Union budget 2024: Shipping, aviation get a helping hand as roads, rails get flat share

Time limit for export of goods imported for repairs extended from 6 months to 1 year

Kochi port Kochi port

For 92 years, till the Union Budget 2017-18, the Railways, so vital a sector, would have a separate budget. On Tuesday, in the finance minister Nirmala Sitharaman’s budget speech, the Railways did not find a single mention. But that does not belie the criticality of the fact that India moves on the rails.

What it also means is that the allocation to the Railways stands unchanged from the interim budget before the Loka Sabha elections that was presented on February 1, 2024. 

Nevertheless, the Union budget document shows some increase in allocations meant for the Railways, like Rs 34,603 crore in 2024-25 from Rs 31.850 in 2023-24 or in gauge conversion from Rs 4,600 crore for 2024-25 to Rs 4,720 last year. Customer amenities, too, got a budgetary hike from Rs 13,355 crore last year to Rs 15,511 crore this year.

But what could offer solace to the sector is the Economic Survey’s appraisal that the capital expenditure on Railways has increased by 77 per cent over the past five years.

On shipping and its vast tourist potential, the minister said ownership, leasing and flagging reforms will be implemented to increase the share of the Indian shipping industry and generate more employment.

“To give a fillip to this employment generating industry, I am proposing a simpler tax regime for foreign shipping companies operating domestic cruises in the country,” she said.

The budget also proposed a new taxation regime for cruise-ships business by non-residents with a tax exemption for lease rentals, if the foreign company and the non-resident cruise ship operator have the same holding company. 

The minister in her budget speech offered a key incentive to the shipping and aviation sector by extending the period for export of goods imported for repairs from six months to one year.

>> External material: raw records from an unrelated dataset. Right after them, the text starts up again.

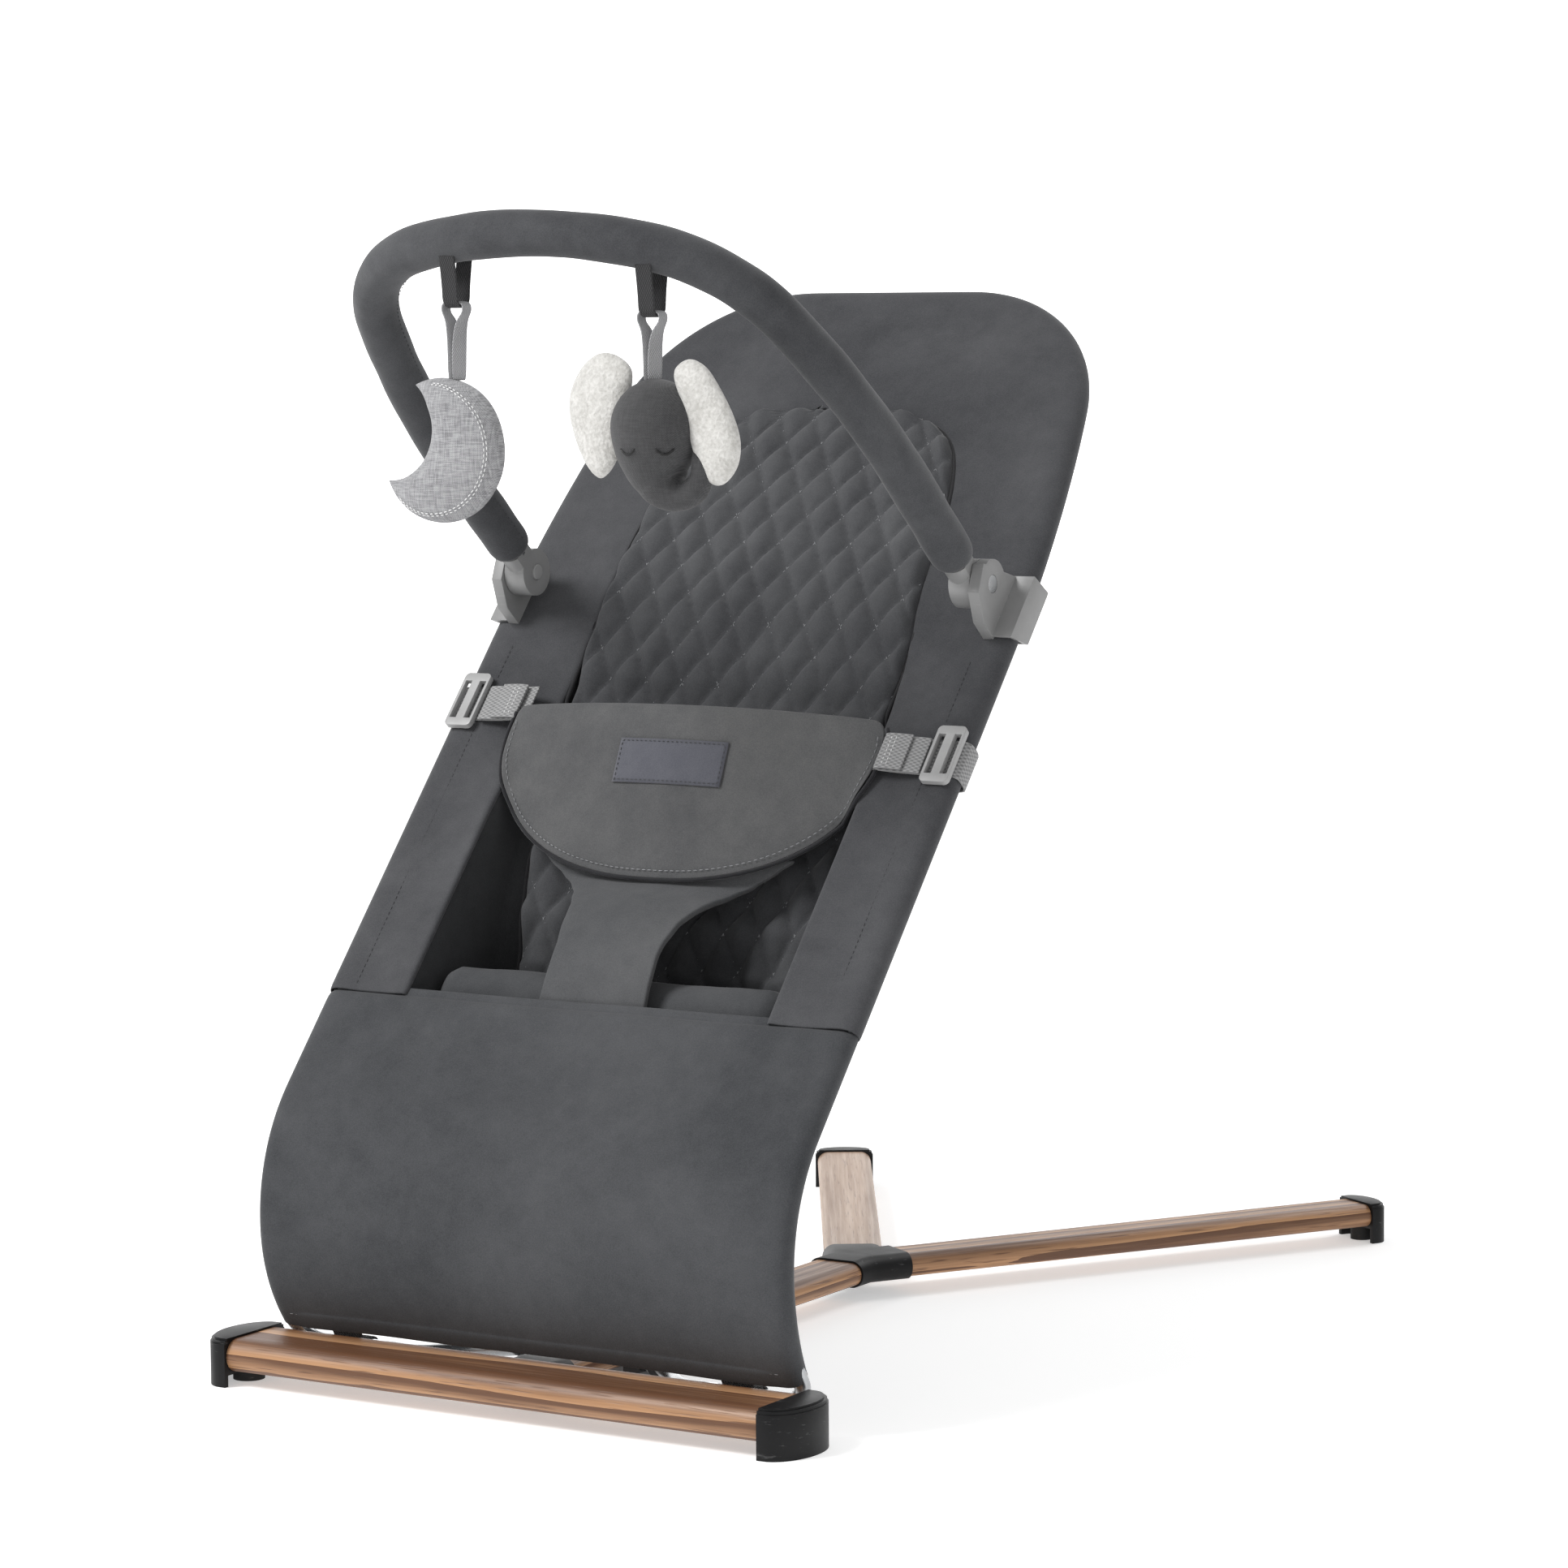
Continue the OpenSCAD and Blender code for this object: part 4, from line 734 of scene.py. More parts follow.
piping_cloth = microfibre("dark piping", (0.013, 0.013, 0.014, 1), (0.024, 0.024, 0.026, 1), 20.0, 0.3)
rim_points = [(pad_half(0.052 + 0.006 * i), 0.052 + 0.006 * i) for i in range(36)] + pad_crown[1:]
piping_side = [(x + 0.0006, s) for x, s in rim_points if s < 0.4279]
piping_line = piping_side + [(-x, s) for x, s in reversed(piping_side)]
piping_path = [on_seat(x, s, max(pad_level(min(abs(x), pad_half(s)) * (1 if x > 0 else -1), s) + 0.0006,
                                 between(inner_off, s) - 0.0004 if s > 0.21 else -1)) for x, s in piping_line]
piping = swept("pad_piping", piping_path, [0.00125] * len(piping_path), piping_cloth, 8)
settled(piping, ("SUBSURF", {"levels": 1, "render_levels": 1}))
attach(piping, "seat")


# ---------------------------------------------------------------------------
# Front apron. The same microfibre, stitched to the cover across the seam,
# stretched down over the spring curve and hemmed at the foot. A sleeve along
# each side holds the rods; two black elastic loops tie the hem to the frame.
# ---------------------------------------------------------------------------
apron_cloth = microfibre("apron microfibre", (0.038, 0.040, 0.044, 1), (0.073, 0.075, 0.080, 1), 7.5)
seam_drop, arc_top, arc_end = 0.064, 138.7, 213.4
arc_length = spring_radius * math.radians(arc_end - arc_top)
apron_length = seam_drop + arc_length


def on_apron(x, down, off):
    """A point of the apron: down from the seam, off in front of the rods' line."""
    if down < seam_drop:
        return on_seat(x, -down, off)
    return on_curve(x, arc_top + math.degrees((down - seam_drop) / spring_radius), off)


apron_ring = [(-0.0095, -0.0052), (-0.006, -0.0058), (-0.002, -0.0061), (0.0020, -0.0056), (0.0044, -0.0036),
              (0.0054, 0.0), (0.0044, 0.0036), (0.0020, 0.0056), (-0.002, 0.0064), (-0.008, 0.0062)]
apron_rows = []
apron_steps = [-0.0060, -0.0040, -0.0015, 0.0, 0.0008, 0.002, 0.0045] + [0.0085 + 0.0042 * i for i in range(43)]
apron_steps += [apron_length - 0.0108, apron_length - 0.0100, apron_length - 0.0092, apron_length - 0.006,
                apron_length - 0.003, apron_length - 0.0008, apron_length]
apron_steps = sorted(step for step in apron_steps if step <= apron_length)
for down in apron_steps:
    low = min(1, max(0, (down - 0.150) / 0.05))
    rail_now = rail_half - 0.0022 * low * low
    tuck = -0.0024 * (1 - min(1, max(0, down) / 0.0045)) ** 2
    under = 0.90 if down < 0 else 1.0
    fold = 0.0008 if down > apron_length - 0.0096 else 0.0
    half = [(rail_now + d * under, (off + tuck * (1 if off > 0 else 0)) * under) for d, off in apron_ring]
    front_x = rail_now - 0.008
    face = []
    for k in range(1, 48):
        x = front_x * (1 - k / 24)
        tight = 1 - (x / front_x) ** 2
        give = (-0.0012 * tight + ripple((x, down, 2), 14, 0.0016) * tight
                + ripple((x * 0.4, down, 7), 45, 0.0006) * tight)
        face.append((x, 0.0062 + tuck + fold + give))
    apron_rows.append([on_apron(x, down, off) for x, off in half + face]
                      + [on_apron(-x, down, off) for x, off in reversed(half)])
apron = lofted("apron_sheet", apron_rows, apron_cloth)
settled(apron, ("SOLIDIFY", {"thickness": 0.0012, "offset": 1.0}), ("SUBSURF", {"levels": 1, "render_levels": 1}))
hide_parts("front_apron")
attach(apron, "seat")


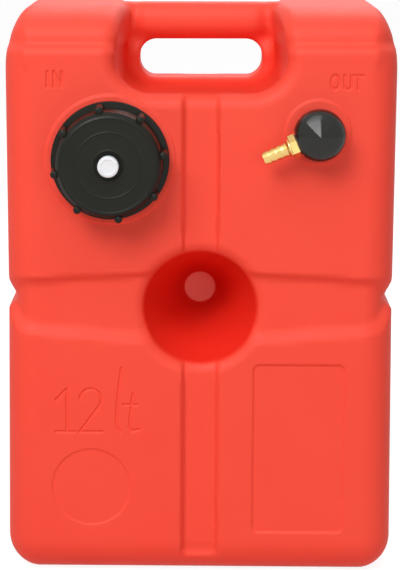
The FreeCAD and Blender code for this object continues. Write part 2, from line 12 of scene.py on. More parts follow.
import bmesh
import bpy
import numpy as np
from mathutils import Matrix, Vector


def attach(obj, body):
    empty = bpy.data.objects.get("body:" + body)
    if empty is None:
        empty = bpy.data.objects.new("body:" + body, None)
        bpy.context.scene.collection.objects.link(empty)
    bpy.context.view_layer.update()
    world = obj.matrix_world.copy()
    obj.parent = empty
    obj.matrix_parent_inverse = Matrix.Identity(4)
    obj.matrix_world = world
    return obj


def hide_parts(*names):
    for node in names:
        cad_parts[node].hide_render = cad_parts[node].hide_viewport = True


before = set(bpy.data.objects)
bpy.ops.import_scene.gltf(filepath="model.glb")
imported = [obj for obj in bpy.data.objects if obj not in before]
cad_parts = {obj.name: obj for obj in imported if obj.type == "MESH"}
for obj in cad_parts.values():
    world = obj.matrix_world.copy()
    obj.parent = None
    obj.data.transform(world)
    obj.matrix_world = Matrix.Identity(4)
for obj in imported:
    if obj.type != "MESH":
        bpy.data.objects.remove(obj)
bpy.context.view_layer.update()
MM = 0.001
scene = bpy.context.scene
scene.view_settings.view_transform = "Standard"

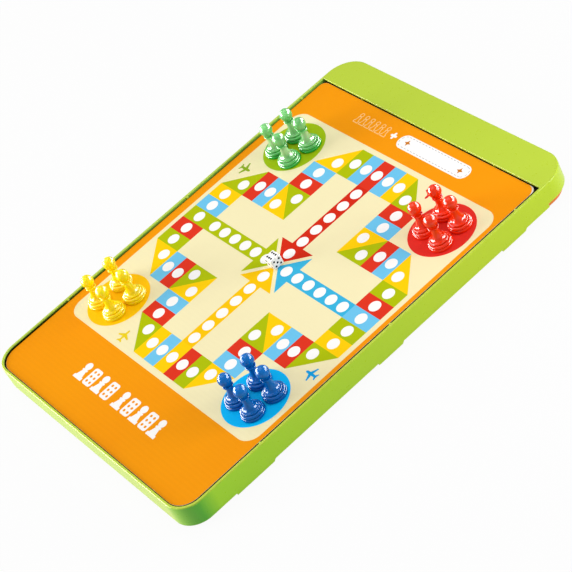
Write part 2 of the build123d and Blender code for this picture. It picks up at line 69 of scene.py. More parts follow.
class Finish:
    """One node material, built from small steps in the object's own coordinates."""

    def __init__(self, name):
        self.material = bpy.data.materials.new(name)
        self.material.use_nodes = True
        self.tree = self.material.node_tree
        self.tree.nodes.clear()
        self.output = self.tree.nodes.new("ShaderNodeOutputMaterial")
        self.place = self.tree.nodes.new("ShaderNodeTexCoord")

    def link(self, start, end):
        self.tree.links.new(start, end)

    def feed(self, value, socket):
        """Sets a constant on the socket, or links another node's output to it."""
        if isinstance(value, (int, float, tuple)):
            socket.default_value = value
        else:
            self.link(value, socket)

    def math(self, operation, first, second):
        made = self.tree.nodes.new("ShaderNodeMath")
        made.operation = operation
        self.feed(first, made.inputs[0])
        self.feed(second, made.inputs[1])
        return made.outputs[0]

    def stretch(self, scale):
        """The object's coordinates, scaled along each axis."""
        made = self.tree.nodes.new("ShaderNodeMapping")
        made.inputs["Scale"].default_value = scale
        self.link(self.place.outputs["Object"], made.inputs["Vector"])
        return made.outputs[0]

    def noise(self, per_metre, detail=3.0, roughness=0.55, vector=None):
        made = self.tree.nodes.new("ShaderNodeTexNoise")
        made.inputs["Scale"].default_value = per_metre
        made.inputs["Detail"].default_value = detail
        made.inputs["Roughness"].default_value = roughness
        self.link(vector or self.place.outputs["Object"], made.inputs["Vector"])
        return made.outputs["Fac"]

    def wave(self, pitch_mm, direction, distortion):
        """Parallel bands, pitch_mm apart along the direction."""
        made = self.tree.nodes.new("ShaderNodeTexWave")
        made.bands_direction = direction
        made.inputs["Scale"].default_value = 1000 / pitch_mm / WAVE_NODE_PHASE * 2 * math.pi
        made.inputs["Distortion"].default_value = distortion
        made.inputs["Detail Scale"].default_value = 2.0
        self.link(self.place.outputs["Object"], made.inputs["Vector"])
        return made.outputs["Fac"]

    def spread(self, value, low, high, from_low=0.0, from_high=1.0):
        """Maps from_low to from_high onto low to high, and stops at both ends."""
        made = self.tree.nodes.new("ShaderNodeMapRange")
        made.clamp = True
        self.link(value, made.inputs["Value"])
        made.inputs["From Min"].default_value = from_low
        made.inputs["From Max"].default_value = from_high
        made.inputs["To Min"].default_value = low
        made.inputs["To Max"].default_value = high
        return made.outputs["Result"]

    def fade(self, axis, start, end, low=0.0, high=1.0):
        """low up to the start place on an axis of the object, high from the end place on, in metres."""
        split = self.tree.nodes.new("ShaderNodeSeparateXYZ")
        self.link(self.place.outputs["Object"], split.inputs[0])
        return self.spread(split.outputs[axis], low, high, start, end)

    def blend(self, factor, first, second):
        """The first colour where the factor is 0, the second where it is 1."""
        made = self.tree.nodes.new("ShaderNodeMix")
        made.data_type = "RGBA"
        made.clamp_result = True
        self.feed(factor, made.inputs["Factor"])
        self.feed(first, made.inputs[MIX_FIRST])
        self.feed(second, made.inputs[MIX_SECOND])
        return made.outputs[MIX_RESULT]

    def relief(self, height, depth_mm, normal=None):
        made = self.tree.nodes.new("ShaderNodeBump")
        made.inputs["Strength"].default_value = 1.0
        made.inputs["Distance"].default_value = depth_mm * MM
        self.link(height, made.inputs["Height"])
        if normal is not None:
            self.link(normal, made.inputs["Normal"])
        return made.outputs["Normal"]

    def dot(self, first, second):
        """How far two directions agree, from -1 to 1."""
        made = self.tree.nodes.new("ShaderNodeVectorMath")
        made.operation = "DOT_PRODUCT"
        self.feed(first, made.inputs[0])
        self.feed(second, made.inputs[1])
        return made.outputs["Value"]

    def facing(self, direction, start=0.1, end=0.9):
        """1 on faces that look along the direction at rest, 0 on those across it or turned away."""
        return self.spread(self.dot(self.place.outputs["Normal"], direction), 0.0, 1.0, start, end)

    def edges(self, radius_mm):
        """0 on flat ground, towards 1 along convex and concave edges."""
        bevel = self.tree.nodes.new("ShaderNodeBevel")
        bevel.samples = 4
        bevel.inputs["Radius"].default_value = radius_mm * MM
        ground = self.tree.nodes.new("ShaderNodeNewGeometry")
        agreement = self.dot(bevel.outputs["Normal"], ground.outputs["Normal"])
        return self.spread(agreement, 1.0, 0.0, 0.75, 0.99)

    def recess(self, distance_mm):
        """1 in the open, towards 0 in grooves and corners of the piece itself."""
        made = self.tree.nodes.new("ShaderNodeAmbientOcclusion")
        made.samples = 6
        made.only_local = True
        made.inputs["Distance"].default_value = distance_mm * MM
        return made.outputs["AO"]

    def principled(self, colour, roughness, normal, **constants):
        """Closes the material with a principled shader and returns the material."""
        shader = self.tree.nodes.new("ShaderNodeBsdfPrincipled")
        self.feed(colour, shader.inputs["Base Color"])
        self.feed(roughness, shader.inputs["Roughness"])
        self.feed(normal, shader.inputs["Normal"])
        for key, value in constants.items():
            shader.inputs[key.replace("_", " ")].default_value = value
        self.link(shader.outputs["BSDF"], self.output.inputs["Surface"])
        return self.material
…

“To promote domestic aviation and boat and ship MRO (maintenance, repair and overhaul), I propose to extend the period for export of goods imported for repairs from six months to one year. In the same vein, I propose to extend the time limit for re-import of goods for repairs under warranty from three to five years,” she said.

On Monday, the Economic Survey had reported: “The aviation industry in India is on the cusp of unprecedented growth, with a strong order book of more than 1,500 aircraft placed by Indian airlines and a projected demand for over 2,200 aircraft by 2042.”

Roads, another critical infrastructure component, had the same story with the budgetary allocation to the Ministry of Road Transport and Highways (MoRTH) remaining unchanged from the interim Budget. It had a 3 per cent hike in allocation at Rs 2.78 lakh crore from Rs 2.7 lakh crore in the last year.

Out the Rs 2.78 lakh crore, the National Highways Authority of India (NHAI) was allocated Rs 1.68 lakh crore as part of MoRTH’s capital expenditure plan for 2024-25.

Adverse weather conditions and state legislature elections had also negatively impacted the target of building 13,800 km of highways in 2023-24 with the ministry being able to construct only about 12,350 km of national highways.

But easily, with the stress on infrastructure, the speedy expansion of highways has been an outstanding hallmark of the current government when compared with the previous dispensations which was more focused on rural roads.

The Union budget on Tuesday announced a Rs 26,000 crore support for the development of road connectivity projects including the Patna-Purnea expressway, Buxar-Bhagalpur highway, Bodhgaya-Rajgir-Vaishali- Darbhanga and an additional two-lane bridge over river Ganga in Buxar.

The finance minister said: “On the Amritsar-Kolkata industrial corridor we will support the development of an industrial nod at Gaya in Bihar. It will catalyse the development of the eastern region.”